[Entries with parts and joints]

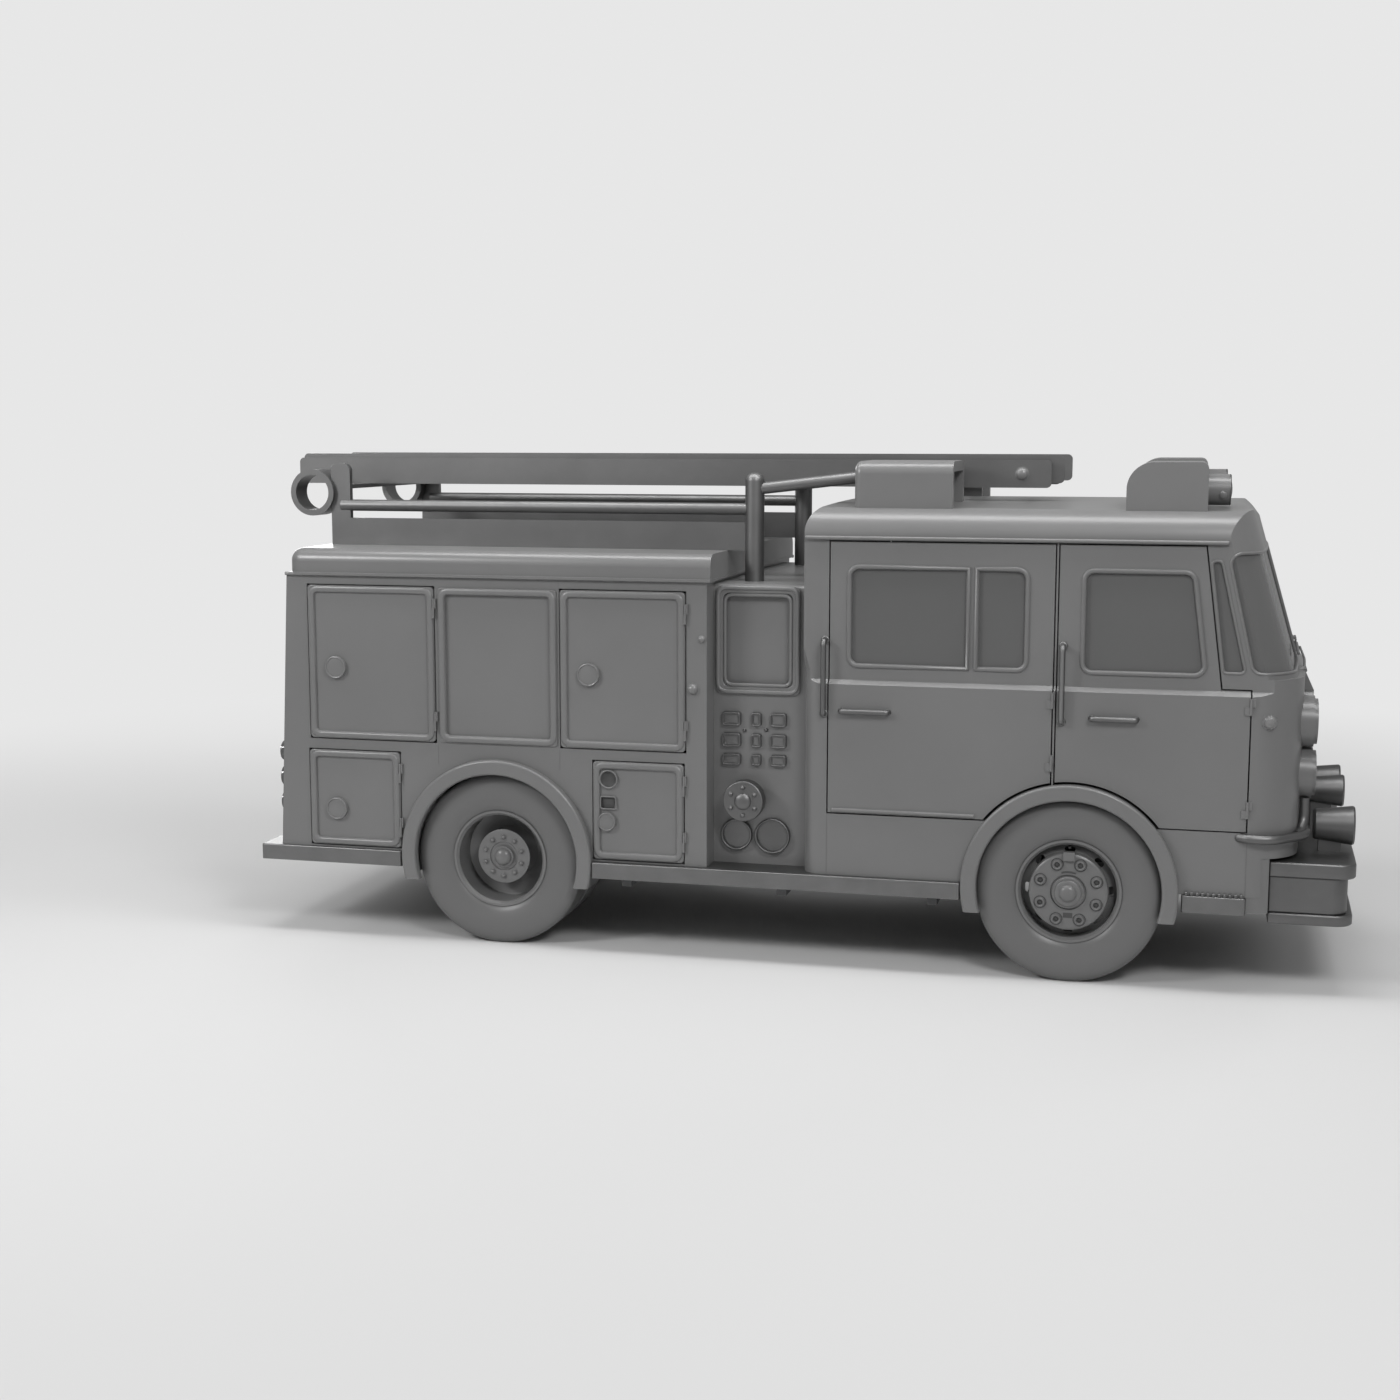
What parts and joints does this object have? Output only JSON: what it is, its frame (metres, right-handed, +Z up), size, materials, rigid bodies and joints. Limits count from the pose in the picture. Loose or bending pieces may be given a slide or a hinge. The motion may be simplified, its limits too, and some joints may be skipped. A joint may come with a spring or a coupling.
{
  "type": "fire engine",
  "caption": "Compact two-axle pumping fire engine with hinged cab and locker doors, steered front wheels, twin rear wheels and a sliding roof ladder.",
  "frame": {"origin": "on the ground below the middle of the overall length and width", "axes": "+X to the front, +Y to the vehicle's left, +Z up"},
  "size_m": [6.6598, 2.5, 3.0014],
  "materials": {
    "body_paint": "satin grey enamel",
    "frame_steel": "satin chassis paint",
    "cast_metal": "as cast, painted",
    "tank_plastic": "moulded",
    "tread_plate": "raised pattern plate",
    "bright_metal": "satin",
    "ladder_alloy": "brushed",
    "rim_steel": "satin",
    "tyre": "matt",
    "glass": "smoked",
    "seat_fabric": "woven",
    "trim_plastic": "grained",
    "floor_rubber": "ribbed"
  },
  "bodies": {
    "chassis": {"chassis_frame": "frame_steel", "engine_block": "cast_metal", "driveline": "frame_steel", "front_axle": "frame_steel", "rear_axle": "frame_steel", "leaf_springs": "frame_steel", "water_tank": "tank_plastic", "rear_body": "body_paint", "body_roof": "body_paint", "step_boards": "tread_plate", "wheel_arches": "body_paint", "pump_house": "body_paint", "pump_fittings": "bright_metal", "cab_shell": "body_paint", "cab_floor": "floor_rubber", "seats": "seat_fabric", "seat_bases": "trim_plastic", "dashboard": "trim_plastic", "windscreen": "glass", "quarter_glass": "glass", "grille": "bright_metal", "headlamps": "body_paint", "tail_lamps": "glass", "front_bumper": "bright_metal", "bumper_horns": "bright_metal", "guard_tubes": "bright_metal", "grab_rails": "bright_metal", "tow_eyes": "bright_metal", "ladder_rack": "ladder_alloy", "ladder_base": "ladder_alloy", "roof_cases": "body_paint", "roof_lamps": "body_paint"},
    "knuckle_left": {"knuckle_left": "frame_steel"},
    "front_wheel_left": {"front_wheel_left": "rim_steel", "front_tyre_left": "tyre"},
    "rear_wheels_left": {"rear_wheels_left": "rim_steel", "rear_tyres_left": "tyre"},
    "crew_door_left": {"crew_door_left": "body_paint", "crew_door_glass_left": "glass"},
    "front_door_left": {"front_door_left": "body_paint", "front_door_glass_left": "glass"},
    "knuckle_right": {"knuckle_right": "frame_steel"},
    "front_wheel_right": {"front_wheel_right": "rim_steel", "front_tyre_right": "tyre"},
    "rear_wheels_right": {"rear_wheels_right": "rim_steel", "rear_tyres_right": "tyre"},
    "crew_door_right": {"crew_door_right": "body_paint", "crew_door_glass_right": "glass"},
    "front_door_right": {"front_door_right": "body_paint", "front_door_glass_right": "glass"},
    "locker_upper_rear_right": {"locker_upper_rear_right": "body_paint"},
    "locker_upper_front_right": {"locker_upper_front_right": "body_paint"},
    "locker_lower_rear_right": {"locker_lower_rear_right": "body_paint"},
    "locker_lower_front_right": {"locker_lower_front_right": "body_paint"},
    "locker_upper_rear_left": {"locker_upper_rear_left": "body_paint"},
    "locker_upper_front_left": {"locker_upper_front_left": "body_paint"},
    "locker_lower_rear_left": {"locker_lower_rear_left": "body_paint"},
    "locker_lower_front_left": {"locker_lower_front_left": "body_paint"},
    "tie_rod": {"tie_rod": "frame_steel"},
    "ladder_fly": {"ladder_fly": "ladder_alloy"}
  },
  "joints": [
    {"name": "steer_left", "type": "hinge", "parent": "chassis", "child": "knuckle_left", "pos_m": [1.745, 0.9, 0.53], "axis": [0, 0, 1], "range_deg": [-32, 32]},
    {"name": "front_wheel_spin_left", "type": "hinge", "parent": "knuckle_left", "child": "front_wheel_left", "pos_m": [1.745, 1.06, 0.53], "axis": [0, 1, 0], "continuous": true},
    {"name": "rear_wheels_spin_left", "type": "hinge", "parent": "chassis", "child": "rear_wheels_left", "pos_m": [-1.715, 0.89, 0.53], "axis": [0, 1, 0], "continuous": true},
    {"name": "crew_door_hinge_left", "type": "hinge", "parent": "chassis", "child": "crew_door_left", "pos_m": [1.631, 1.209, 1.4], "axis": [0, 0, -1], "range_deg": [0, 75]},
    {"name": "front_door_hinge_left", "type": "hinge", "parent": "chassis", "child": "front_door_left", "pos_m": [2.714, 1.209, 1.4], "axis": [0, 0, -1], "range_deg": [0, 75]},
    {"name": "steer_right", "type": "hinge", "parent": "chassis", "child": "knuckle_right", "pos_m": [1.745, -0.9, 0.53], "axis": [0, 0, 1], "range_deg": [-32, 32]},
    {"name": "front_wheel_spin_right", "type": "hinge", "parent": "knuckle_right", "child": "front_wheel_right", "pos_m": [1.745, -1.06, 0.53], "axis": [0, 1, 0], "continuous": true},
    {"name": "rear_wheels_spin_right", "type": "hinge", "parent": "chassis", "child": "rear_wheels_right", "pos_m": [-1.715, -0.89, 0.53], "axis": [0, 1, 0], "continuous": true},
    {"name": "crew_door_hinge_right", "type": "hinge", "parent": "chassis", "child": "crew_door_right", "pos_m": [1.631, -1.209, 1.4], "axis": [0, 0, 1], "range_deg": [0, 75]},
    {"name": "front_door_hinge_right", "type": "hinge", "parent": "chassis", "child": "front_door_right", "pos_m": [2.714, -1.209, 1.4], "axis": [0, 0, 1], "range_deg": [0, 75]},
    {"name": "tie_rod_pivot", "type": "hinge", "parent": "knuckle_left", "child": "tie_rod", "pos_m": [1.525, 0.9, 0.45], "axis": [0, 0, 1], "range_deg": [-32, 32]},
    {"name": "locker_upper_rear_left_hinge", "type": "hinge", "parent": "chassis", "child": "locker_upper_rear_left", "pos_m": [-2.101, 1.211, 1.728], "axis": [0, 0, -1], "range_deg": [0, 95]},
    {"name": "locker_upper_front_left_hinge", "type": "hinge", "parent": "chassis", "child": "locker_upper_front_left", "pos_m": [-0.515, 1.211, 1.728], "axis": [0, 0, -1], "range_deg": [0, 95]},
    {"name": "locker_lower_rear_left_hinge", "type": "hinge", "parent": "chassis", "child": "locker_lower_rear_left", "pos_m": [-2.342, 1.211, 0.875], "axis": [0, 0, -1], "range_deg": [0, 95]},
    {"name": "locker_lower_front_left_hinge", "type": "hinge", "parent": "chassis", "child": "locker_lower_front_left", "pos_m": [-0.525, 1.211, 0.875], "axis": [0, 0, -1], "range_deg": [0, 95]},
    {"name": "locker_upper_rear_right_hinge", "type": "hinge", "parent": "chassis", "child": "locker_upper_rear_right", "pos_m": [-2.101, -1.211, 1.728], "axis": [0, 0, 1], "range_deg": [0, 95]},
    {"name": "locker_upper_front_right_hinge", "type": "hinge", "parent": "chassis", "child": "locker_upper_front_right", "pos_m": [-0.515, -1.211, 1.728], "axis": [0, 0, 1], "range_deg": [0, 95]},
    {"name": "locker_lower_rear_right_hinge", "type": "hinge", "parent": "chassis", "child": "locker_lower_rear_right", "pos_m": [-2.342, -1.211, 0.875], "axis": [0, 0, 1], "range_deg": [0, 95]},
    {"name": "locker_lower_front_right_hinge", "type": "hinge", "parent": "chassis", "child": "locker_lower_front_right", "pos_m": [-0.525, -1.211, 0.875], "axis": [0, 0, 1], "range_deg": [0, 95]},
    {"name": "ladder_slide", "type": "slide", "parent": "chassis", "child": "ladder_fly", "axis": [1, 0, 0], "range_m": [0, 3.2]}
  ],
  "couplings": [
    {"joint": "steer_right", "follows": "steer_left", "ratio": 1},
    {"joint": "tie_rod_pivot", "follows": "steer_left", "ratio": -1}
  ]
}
* * *
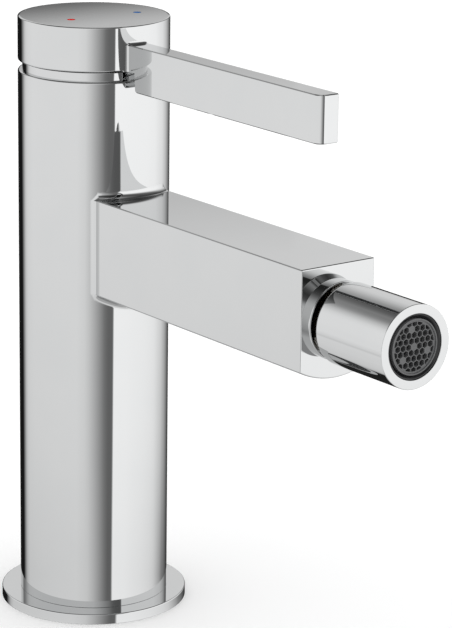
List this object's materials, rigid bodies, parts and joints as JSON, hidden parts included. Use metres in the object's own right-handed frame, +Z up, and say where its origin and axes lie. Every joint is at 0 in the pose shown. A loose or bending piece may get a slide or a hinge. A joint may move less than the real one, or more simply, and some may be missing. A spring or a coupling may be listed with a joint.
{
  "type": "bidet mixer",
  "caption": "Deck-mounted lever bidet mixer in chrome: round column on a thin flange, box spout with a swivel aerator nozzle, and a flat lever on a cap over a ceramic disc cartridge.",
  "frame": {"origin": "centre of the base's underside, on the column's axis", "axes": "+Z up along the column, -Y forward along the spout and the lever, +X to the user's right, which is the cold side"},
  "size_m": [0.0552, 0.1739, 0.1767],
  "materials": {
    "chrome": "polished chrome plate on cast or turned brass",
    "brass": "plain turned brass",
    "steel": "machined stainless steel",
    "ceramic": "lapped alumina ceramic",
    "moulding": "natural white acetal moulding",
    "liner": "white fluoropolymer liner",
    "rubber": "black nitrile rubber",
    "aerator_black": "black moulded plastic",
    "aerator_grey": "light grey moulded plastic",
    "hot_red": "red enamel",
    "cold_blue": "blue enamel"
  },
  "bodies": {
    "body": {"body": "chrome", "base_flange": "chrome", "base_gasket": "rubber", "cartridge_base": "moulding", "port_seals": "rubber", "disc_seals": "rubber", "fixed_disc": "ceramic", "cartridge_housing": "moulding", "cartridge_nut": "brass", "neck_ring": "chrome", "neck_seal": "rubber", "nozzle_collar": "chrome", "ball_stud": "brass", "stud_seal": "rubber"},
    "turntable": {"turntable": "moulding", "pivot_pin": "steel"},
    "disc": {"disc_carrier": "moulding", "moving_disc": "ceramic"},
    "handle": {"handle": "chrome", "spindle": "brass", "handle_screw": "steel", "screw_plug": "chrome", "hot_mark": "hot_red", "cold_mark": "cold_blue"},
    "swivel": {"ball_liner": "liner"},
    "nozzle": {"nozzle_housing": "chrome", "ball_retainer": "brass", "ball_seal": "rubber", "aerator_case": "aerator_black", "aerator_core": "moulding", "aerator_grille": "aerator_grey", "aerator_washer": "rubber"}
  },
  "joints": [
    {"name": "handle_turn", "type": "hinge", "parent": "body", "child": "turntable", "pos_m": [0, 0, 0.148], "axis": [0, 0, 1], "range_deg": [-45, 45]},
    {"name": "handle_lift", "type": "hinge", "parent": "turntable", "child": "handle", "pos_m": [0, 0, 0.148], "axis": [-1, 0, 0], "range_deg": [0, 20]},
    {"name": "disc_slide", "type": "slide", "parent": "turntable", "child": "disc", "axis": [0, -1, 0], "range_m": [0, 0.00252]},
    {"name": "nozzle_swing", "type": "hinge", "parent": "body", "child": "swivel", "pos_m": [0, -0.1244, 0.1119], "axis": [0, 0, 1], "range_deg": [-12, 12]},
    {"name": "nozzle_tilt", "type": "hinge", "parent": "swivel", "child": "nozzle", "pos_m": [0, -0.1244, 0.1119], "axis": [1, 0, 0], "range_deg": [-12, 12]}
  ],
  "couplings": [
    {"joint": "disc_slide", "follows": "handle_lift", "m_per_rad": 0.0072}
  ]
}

◆ **Directions**
Which lines in the listing above hold the word "axes"? Show each of them.

◆ **Task response**
  "frame": {"origin": "on the ground below the middle of the overall length and width", "axes": "+X to the front, +Y to the vehicle's left, +Z up"},
List this object's materials, rigid bodies, parts and joints as JSON, hidden parts included. Use metres in the object's own right-handed frame, +Z up, and say where its origin and axes lie. Every joint is at 0 in the pose shown. A loose or bending piece may get a slide or a hinge. A joint may move less than the real one, or more simply, and some may be missing. A spring or a coupling may be listed with a joint.
  "frame": {"origin": "centre of the base's underside, on the column's axis", "axes": "+Z up along the column, -Y forward along the spout and the lever, +X to the user's right, which is the cold side"},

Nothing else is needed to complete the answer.